Halogen chemistry in Laminaria digitata. The different roles of V-HPO enzymes in brown kelp biology are conveniently contrasted in this diagram of a young whole thallus. In growing tissues of the blade (top), active uptake of iodine prevails as V-IPOs are upregulated to replenish iodine stocks to quench excess hydrogen peroxide (among other functions; see text). Iodine imaging revealed extracellular stocks associated with charged polymers for rapid bioavailability, rather than only intracellular I₂stocks via HOI trans-membrane intake as hitherto believed. In the stipe (middle), mechanical resilience is maintained by outer cuticle hardening coinciding with the highest concentration of immobilized iodine. Metabolite translocation occurs in the softer inner matrix as well as signal molecules of suspected systemy. In the holdfast (bottom), soluble phlorotannins (PP) generated in the Golgi apparatus are contained in cytoplasmic physodes, which burst out in the apoplastic space. Bioadhesion is mediated by V-BrPOs, which cross-link the released PP in the presence of hydrogen peroxide and halide ions. The adhesive is thought to result from macromolecular scaffolds between the oxidized polymers and cell wall alginates.

Figure 10

Iodine biogeochemistry at the Marine Boundary Layer. Schematic view of the link between kelp iodine species emissions and tropospheric iodine photooxidation, based upon current algal physiology, seaweed iodine speciation [71] and atmospheric chemistry [96] knowledge. The photograph features a kelp bed during a spring low tide in the vicinity of Roscoff. The large white arrow represents the contribution of kelps such as Laminaria digitata to the release of molecular iodine (I ₂) directly from its apoplastic and peripheral storage in the form of reduced iodide (I⁻). This oxidation is either catalyzed by endogenous specific vanadium iodoperoxidases (V-IPOs) using photosynthesis or stress- generated hydrogen peroxide (H₂O₂), or exogenously by the strong oxidant O₃, when algae are exposed to air at low tide. These oxidative processes also lead to production of volatile halogenated organic compounds (VHOCs) by kelps (thin white arrow), although an estimated 300-fold lower than I₂ fluxes [88]. Phytoplankton mainly contribute to I cycling through VHOC emission (black arrow above the sea). In the troposphere, atomic iodine (I) released by photolysis from I₂ and photolabile VHOCs, reacts with available O₃ to yield IO, rapidly establishing a photostationary state and consuming O₃ whenever IO reacts either with itself (yielding OIO), HO₂ (yielding HOI) or NO₂ (yielding IONO₂): rather than being re-photolysed to release I atoms.
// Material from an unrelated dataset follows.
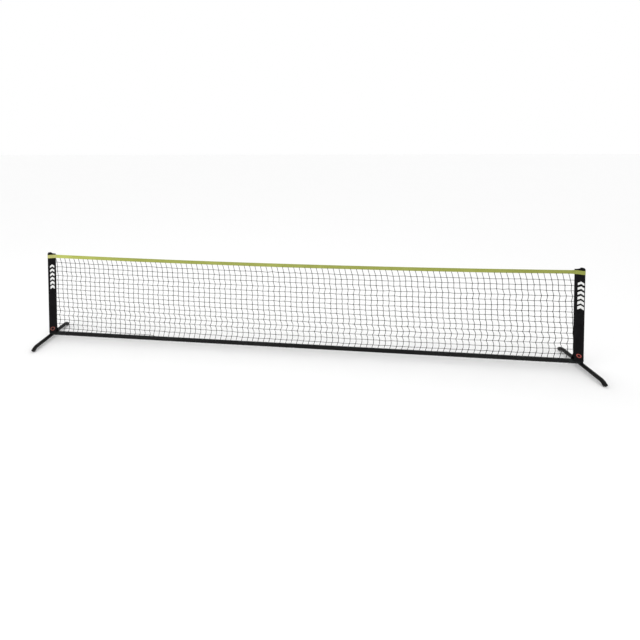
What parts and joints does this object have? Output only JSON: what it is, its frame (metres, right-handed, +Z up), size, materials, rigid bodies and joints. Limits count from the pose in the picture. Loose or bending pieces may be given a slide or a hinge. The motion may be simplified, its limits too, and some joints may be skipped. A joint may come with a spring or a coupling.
{
  "type": "pickleball portable net",
  "caption": "Portable court net: bent tube feet, sectional floor bar with snap buttons, slip-on posts, knotted net with a top tape and fabric sleeves.",
  "frame": {"origin": "on the floor, midway between the two posts and under the net", "axes": "+X along the net from the left post to the right post, +Z up; -Y is the front, the side with the snap buttons"},
  "size_m": [5.3848, 0.6092, 0.946],
  "materials": {
    "black_tube": "gloss black powder coat on steel tube",
    "bar_tube": "gloss black powder coat on steel tube",
    "socket_tube": "satin black coat, worn where the bar slides in",
    "foot_cap": "moulded black rubber",
    "post_cap": "moulded black plastic",
    "spring_steel": "spring steel strip",
    "button_steel": "zinc-plated steel",
    "sleeve_fabric": "black woven polyester",
    "tape_fabric": "lime coated tape",
    "headline": "braided cord",
    "net_twine": "black knotted twine"
  },
  "bodies": {
    "base_frame": {"left_foot_tube": "black_tube", "left_front_foot_cap": "foot_cap", "left_back_foot_cap": "foot_cap", "left_post_spigot": "black_tube", "left_spigot_collar": "black_tube", "left_bar_socket": "socket_tube", "right_foot_tube": "black_tube", "right_front_foot_cap": "foot_cap", "right_back_foot_cap": "foot_cap", "right_post_spigot": "black_tube", "right_spigot_collar": "black_tube", "right_bar_socket": "socket_tube", "left_end_bar": "bar_tube", "left_middle_bar": "bar_tube", "right_middle_bar": "bar_tube", "right_end_bar": "bar_tube", "left_socket_spring_clip": "spring_steel", "left_spring_clip": "spring_steel", "middle_spring_clip": "spring_steel", "right_spring_clip": "spring_steel", "right_socket_spring_clip": "spring_steel"},
    "net_assembly": {"left_post_tube": "black_tube", "left_post_cap": "post_cap", "left_sleeve": "sleeve_fabric", "right_post_tube": "black_tube", "right_post_cap": "post_cap", "right_sleeve": "sleeve_fabric", "top_tape": "tape_fabric", "headline_cord": "headline", "net_panel": "net_twine"},
    "left_socket_button": {"left_socket_snap_button": "button_steel"},
    "left_button": {"left_snap_button": "button_steel"},
    "middle_button": {"middle_snap_button": "button_steel"},
    "right_button": {"right_snap_button": "button_steel"},
    "right_socket_button": {"right_socket_snap_button": "button_steel"}
  },
  "joints": [
    {"name": "net_lift", "type": "slide", "parent": "base_frame", "child": "net_assembly", "axis": [0, 0, 1], "range_m": [0, 0.105]},
    {"name": "left_socket_button_press", "type": "slide", "parent": "base_frame", "child": "left_socket_button", "axis": [0, 1, 0], "range_m": [0, 0.0055], "stiffness_N_per_m": 600, "springref_m": -0.003, "deforming": ["left_socket_spring_clip"]},
    {"name": "left_button_press", "type": "slide", "parent": "base_frame", "child": "left_button", "axis": [0, 1, 0], "range_m": [0, 0.0055], "stiffness_N_per_m": 600, "springref_m": -0.003, "deforming": ["left_spring_clip"]},
    {"name": "middle_button_press", "type": "slide", "parent": "base_frame", "child": "middle_button", "axis": [0, 1, 0], "range_m": [0, 0.0055], "stiffness_N_per_m": 600, "springref_m": -0.003, "deforming": ["middle_spring_clip"]},
    {"name": "right_button_press", "type": "slide", "parent": "base_frame", "child": "right_button", "axis": [0, 1, 0], "range_m": [0, 0.0055], "stiffness_N_per_m": 600, "springref_m": -0.003, "deforming": ["right_spring_clip"]},
    {"name": "right_socket_button_press", "type": "slide", "parent": "base_frame", "child": "right_socket_button", "axis": [0, 1, 0], "range_m": [0, 0.0055], "stiffness_N_per_m": 600, "springref_m": -0.003, "deforming": ["right_socket_spring_clip"]}
  ]
}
HOI and IONO₂ may be taken up by aerosol particles, releasing the dihalogen species IBr, ICl or I₂ via aqueous reaction with available Br⁻, Cl⁻ or I⁻, respectively, in the presence of sufficient acidity (H⁺). Iodine cycling is also linked to Br and Cl cycling, which speciate through similar chemical reactions in the gas phase leading to similar exchanges with marine aerosols.